Developed countries advocate for liberalisation to access new markets and cheap labour in developing countries, maximizing their profits. However, they often protect their own industries, highlighting the need for developing countries to demand fair terms in return.

SEZs are industrial zones with world-class facilities and tax incentives to attract foreign companies. By offering benefits like no taxes for five years and flexible labour laws, India encourages MNCs to set up production units, boosting employment and exports.

MNCs control production by setting up partnerships, using local suppliers, or buying local companies. They dictate prices, quality, and labour conditions, as seen in the garment industry, where small producers must meet the demands of large MNCs to stay in business.

Globalisation has expanded the IT sector, creating jobs in services like call centres and software development. Indian IT companies, such as Infosys, have become global players, offering services worldwide and contributing significantly to India's GDP.

Foreign investment involves MNCs spending money to acquire assets in other countries, like factories, aiming for profit. Foreign trade is the exchange of goods and services across borders, expanding market choices but not necessarily involving ownership or long-term investment.

Workers face job insecurity, lower wages, and poor working conditions as companies adopt flexible hiring to reduce costs. The shift from permanent to temporary employment in industries like garments has worsened workers' livelihoods, with little protection or benefits.

The government can provide better infrastructure, access to credit, and technology upgrades to help small producers compete.

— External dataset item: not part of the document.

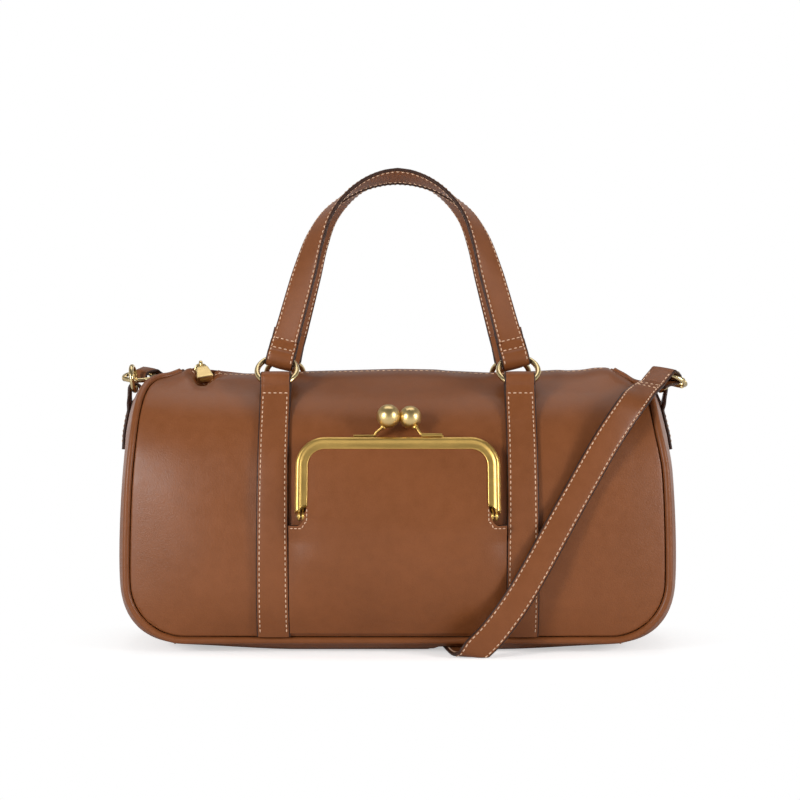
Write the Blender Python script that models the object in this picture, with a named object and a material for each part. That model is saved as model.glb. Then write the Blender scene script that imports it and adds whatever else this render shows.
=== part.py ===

Policies ensuring fair competition and protection from unfair trade practices are also crucial for their survival and growth.

Liberalisation removes trade and investment barriers, facilitating globalisation by allowing free movement of goods, services, and capital. It encourages MNCs to invest in countries like India, leading to economic growth but also requiring adjustments to protect local industries and workers.

Globalisation promotes cultural exchange through the spread of products, ideas, and lifestyles across borders. For example, international food chains and entertainment have become popular in India, blending global and local cultures but also raising concerns about cultural homogenisation.

Proponents argue globalisation boosts growth, creates jobs, and improves living standards through access to global markets and technology. Critics highlight increased inequality, job losses in traditional sectors, and the dominance of MNCs over local businesses, calling for more equitable policies.

Students can raise awareness about the impacts of globalisation, support local products, and advocate for policies that ensure fair wages and conditions for workers. Engaging in debates and understanding global economic issues empowers them to push for changes that benefit all sections of society.